As any reader will recognize the world is in dangerous economic waters. Ever since the start of the Covid-19 pandemic both governments and central banks have responded with unprecedented monetary easing. In other words, we are seeing debt at historically high levels for governments, businesses as well as households. The effects have recently become very clear. Housing costs have gone through the roof for some time now and more recently the cost of gasoline, natural gas and energy in general has reached new dizzying heights. The only solution seems to be a reversal to the normal situation: a decrease in quantitative easing and an increase in interest rates. However, any moves in this direction will upset global markets. The last thing the world needs is another shock. Sadly this shock has materialized in September in the Chinese housing market. The fact that this has not yet had a serious impact on global markets can only be attributed to a coordinated spin war to downplay the problem.
So first things first, what is going on? Recent decades saw a tremendous growth of the Chinese economy: an enormous success from a financial and human development point of view. However, the growth has led to imbalances in the Chinese economy. Expecting that the double digit growth figures would continue indefinitely many Chinese chose to invest their savings in real estate.
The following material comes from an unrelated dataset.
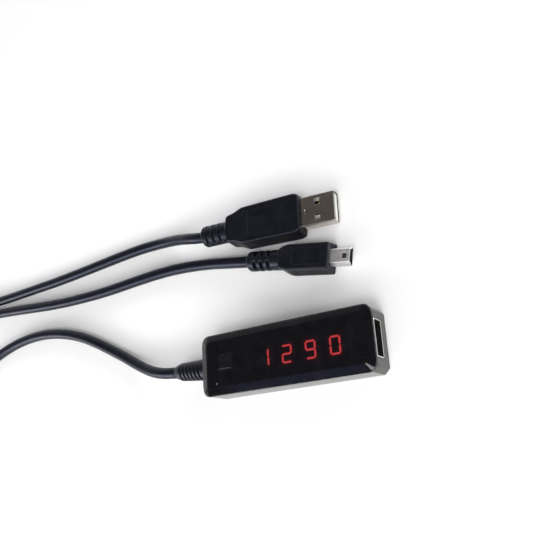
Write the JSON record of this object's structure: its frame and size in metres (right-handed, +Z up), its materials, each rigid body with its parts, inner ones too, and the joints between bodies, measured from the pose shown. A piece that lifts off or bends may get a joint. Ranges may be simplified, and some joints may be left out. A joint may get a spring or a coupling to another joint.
{
  "type": "usb power meter",
  "caption": "Slim in-line USB power meter with a smoked cover over a red numeric display, a socket at one end and a lead that forks to USB-A and mini-B plugs.",
  "frame": {"origin": "on the resting plane, under the middle of the meter's housing", "axes": "+X along the housing towards its USB socket, +Y across the housing towards the plugs, +Z up"},
  "size_m": [0.297, 0.0745, 0.0129],
  "materials": {
    "tray_plastic": "fine spark-eroded black ABS, slightly satin",
    "smoked_cover": "polished smoked translucent acrylic that the display shines through",
    "key_plastic": "polished black key cap",
    "board_green": "glass-epoxy board under green solder mask",
    "screw_steel": "zinc-plated",
    "bright_nickel": "nickel-plated rolled sheet with fine drawing lines",
    "contact_gold": "gold flash on phosphor bronze",
    "insulator_white": "moulded glass-filled nylon",
    "insulator_black": "moulded glass-filled nylon",
    "module_plastic": "display module case with a matt dark face",
    "segment_lit": "diffusing epoxy, lit red",
    "segment_dark": "diffusing epoxy, not lit",
    "pin_tin": "tinned lead wire and solder",
    "switch_plastic": "moulded switch case",
    "plunger_plastic": "moulded plunger",
    "led_epoxy": "clear epoxy light pipe",
    "chip_epoxy": "moulded chip package",
    "crystal_can": "nickel-plated can",
    "capacitor_tan": "fired ceramic",
    "resistor_black": "ceramic with a black glass coat",
    "wire_red": "core insulation",
    "cord_pvc": "satin black PVC jacket",
    "grip_pvc": "satin black moulded PVC",
    "tie_strap": "black hook-and-loop strap"
  },
  "bodies": {
    "housing": {"base_tray": "tray_plastic", "top_cover": "smoked_cover", "board_screws": "screw_steel", "circuit_board": "board_green", "usb_socket_shell": "bright_nickel", "usb_socket_tongue": "insulator_black", "usb_socket_contacts": "contact_gold", "display_module_1": "module_plastic", "display_module_2": "module_plastic", "display_module_3": "module_plastic", "display_module_4": "module_plastic", "display_pins": "pin_tin", "lit_segments": "segment_lit", "unlit_segments": "segment_dark", "key_switch_body": "switch_plastic", "indicator_led": "led_epoxy", "microcontroller": "chip_epoxy", "sense_amplifier": "chip_epoxy", "voltage_regulator": "chip_epoxy", "shunt_resistor": "resistor_black", "crystal": "crystal_can", "chip_resistors": "resistor_black", "chip_capacitors": "capacitor_tan", "core_wires": "wire_red", "wire_solder": "pin_tin", "cord_boot": "grip_pvc", "meter_cord": "cord_pvc", "cord_coil": "cord_pvc", "coil_tie": "tie_strap", "splitter_lead": "cord_pvc", "cord_splitter": "grip_pvc", "usb_a_leg": "cord_pvc", "mini_b_leg": "cord_pvc", "usb_a_grip": "grip_pvc", "usb_a_shell": "bright_nickel", "usb_a_tongue": "insulator_white", "usb_a_contacts": "contact_gold", "mini_b_grip": "grip_pvc", "mini_b_shell": "bright_nickel", "mini_b_tongue": "insulator_black", "mini_b_contacts": "contact_gold"},
    "key": {"mode_key": "key_plastic", "key_switch_plunger": "plunger_plastic"}
  },
  "joints": [
    {"name": "mode_key_press", "type": "slide", "parent": "housing", "child": "key", "axis": [0, 0, -1], "range_m": [0, 0.0003], "stiffness_N_per_m": 3000}
  ]
}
The growth of the real estate sector was so unreasonable that it grew up to 30% of Chinese GDP. The Chinese government recognized the danger and decided to crack down on irresponsible borrowing. Sadly the government has been too late as it became clear in September that Evergrande, China’s second largest property developer, was teetering on the brink of bankruptcy. Its debt load is 300 billion USD. To put that into perspective: similar to the GDP of Finland. In September I already mentioned the problem in a podcast.
In a follow-up in late October I stated that the problem was far wider than Evergrande alone. Multiple Evergrande suppliers have folded and its competitors are also in trouble. This is not a risk of default of one company, it is a risk of default of the entire Chinese real estate market. Markets were calmed however as Evergrande did manage to avoid default by paying interest on its loans multiple times during October. Although these payments managed to prevent a market rout, it turns out there is no proof that these payments have been made.
Last week AsiaMarkets reported on an interview in German carried out with analyst Marco Metzler. Mr. Metzler stated that there has been zero proof of any bond payments being made by Evergrande. In fact, the whole story rests on one anonymous source of the New York Times. I have reached out to the New York Times to ask them to either confirm or deny this claim, but as of yet there has been no response.
It is unclear who is leading the downplaying of the Evergrande conundrum, it is clear however that a structured collapse of the company is in the interest of anyone invested in the status quo. Favorable news coverage has proven to be a crucial tool in keeping markets afloat. The Chinese government is fully aware of the need to influence public opinion through the established media. It should come as no surprise that the Chinese government pays Western media millions in exchange for stories friendly to the Chinese Communist Party. What could surprise you is that these payments also flow to some of the most trusted news sources, including the Washington Post and The Wall Street Journal.